Usability and Findability

We’re excited to be working with a new client — a local arts organization that has been an important part of our lives for a couple of decades. In our conversation yesterday, the individual we’re working with there said, “We built the site to make it easy for people to buy tickets when they went there. We weren’t thinking about someone in Australia looking for something to do when they vacation here in six months.”

We get that. And Google’s official line is that you should just make a great site and trust Google to show it to your customers. The arts center did that, and it worked well for them. Their traffic has risen steadily over the years, they have thousands of Facebook fans and Twitter followers, and they haven’t had to think about SEO at all.

Now things have changed.

When the site was built, the whole situation was different, online and in our town. The population here has just about doubled since then. Other important arts venues have been built and a world class art museum is opening nearby. The arts center has gained a level of prominence that causes other sites to compete directly with them online. They even have some local competition. Ticket reselling sites have arisen and become an issue affecting the patrons of the arts center, as well as the arts center’s online visibility.
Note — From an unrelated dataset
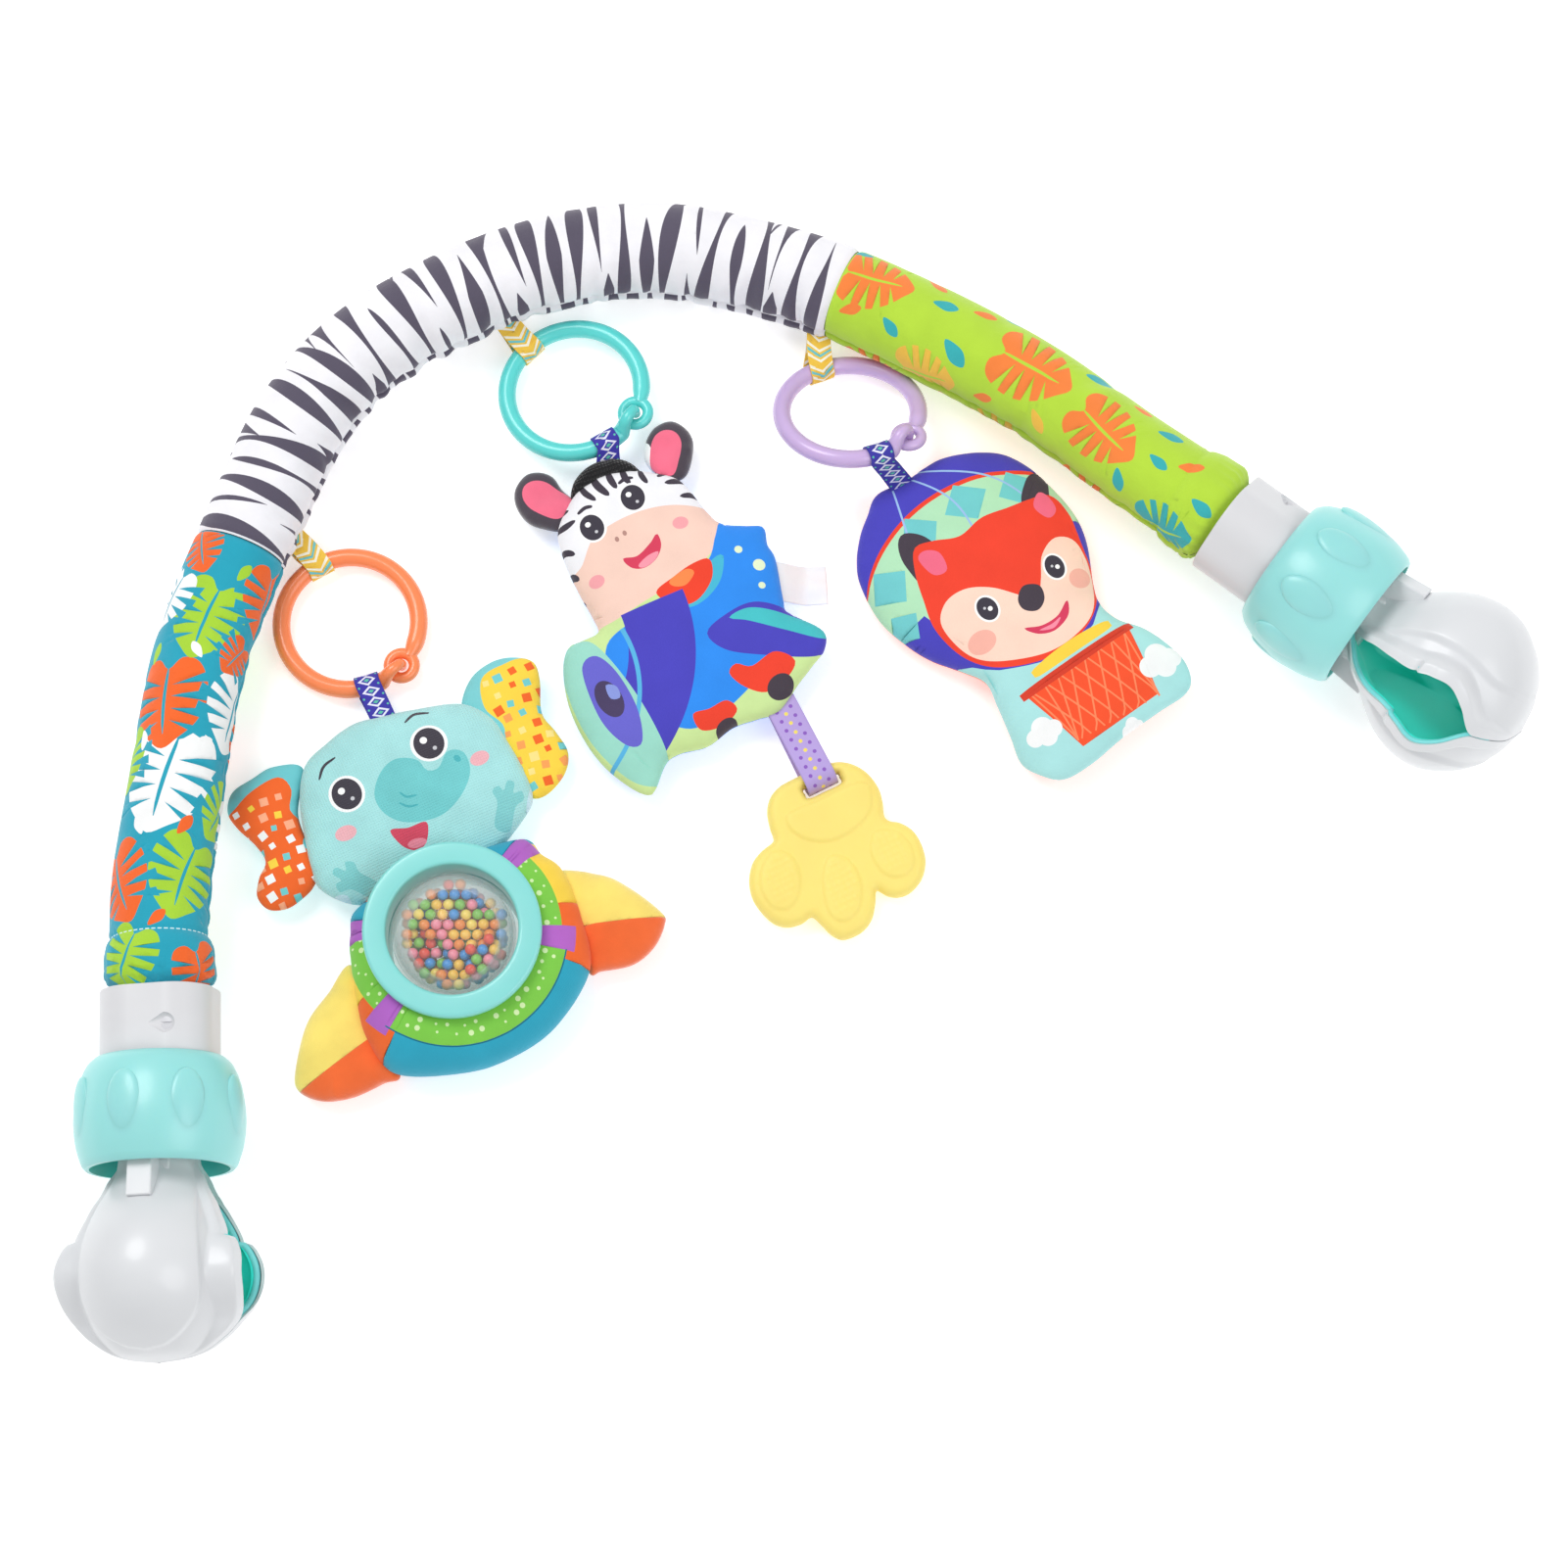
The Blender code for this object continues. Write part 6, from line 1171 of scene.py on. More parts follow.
def apply_step(obj, kind, **settings):
    """A modifier with these settings, applied at once."""
    step = obj.modifiers.new("step", kind)
    for key, value in settings.items():
        setattr(step, key, value)
    bpy.context.view_layer.objects.active = obj
    bpy.ops.object.modifier_apply(modifier=step.name)


def edit_mode(obj=None):
    if obj is not None:
        select_only(obj)
    bpy.ops.object.mode_set(mode="EDIT")
    bpy.ops.mesh.select_mode(type="VERT")
    bpy.ops.mesh.select_all(action="SELECT")


def leave_edit(obj, name, smooth_angle=35.0):
    bpy.ops.mesh.select_all(action="SELECT")
    bpy.ops.mesh.normals_make_consistent(inside=False)
    bpy.ops.object.mode_set(mode="OBJECT")
    obj.name = obj.data.name = name
    bpy.ops.object.shade_smooth_by_angle(angle=math.radians(smooth_angle))
    bpy.ops.object.select_all(action="DESELECT")
    return obj


def pick_edges(obj, chosen):
    """Selects the edges whose two ends pass the test."""
    bpy.ops.mesh.select_mode(type="EDGE")
    bpy.ops.mesh.select_all(action="DESELECT")
    bpy.ops.object.mode_set(mode="OBJECT")
    for edge in obj.data.edges:
        edge.select = chosen(*(obj.data.vertices[i].co for i in edge.vertices))
    bpy.ops.object.mode_set(mode="EDIT")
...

Has your business been affected by factors in your industry, the internet experience, or the world at large? Many businesses now have online competition when they used to rely on being the only place in town that could do what they did. Others now have access to a larger and more diverse clientele than they used to have.

Thomas Friedman said companies in the 21st century have to be adaptable. Things change fast and we have to be able — and willing — to do the same. If your organization is of a stature that allowed you to dominate search naturally in the past and that has now changed, it’s time to be more assertive about search engine optimization.

That doesn’t mean that you have to give up usability. A good SEO strategy won’t damage the experience of your site’s users or the convenience of your website for your organization. The goal is always to make your site communicate really well with both humans and search engines.

And if your website is new, your company is new, and you’re just tired of waiting for the search engines to notice how great your site is? You can also be assertive — even aggressive — about SEO without hindering the usability of your site. Take all changes that would have a negative impact on your visitors off the table.

Usability and findability are both good goals, and they can coexist. It doesn’t have to be usability vs. findability.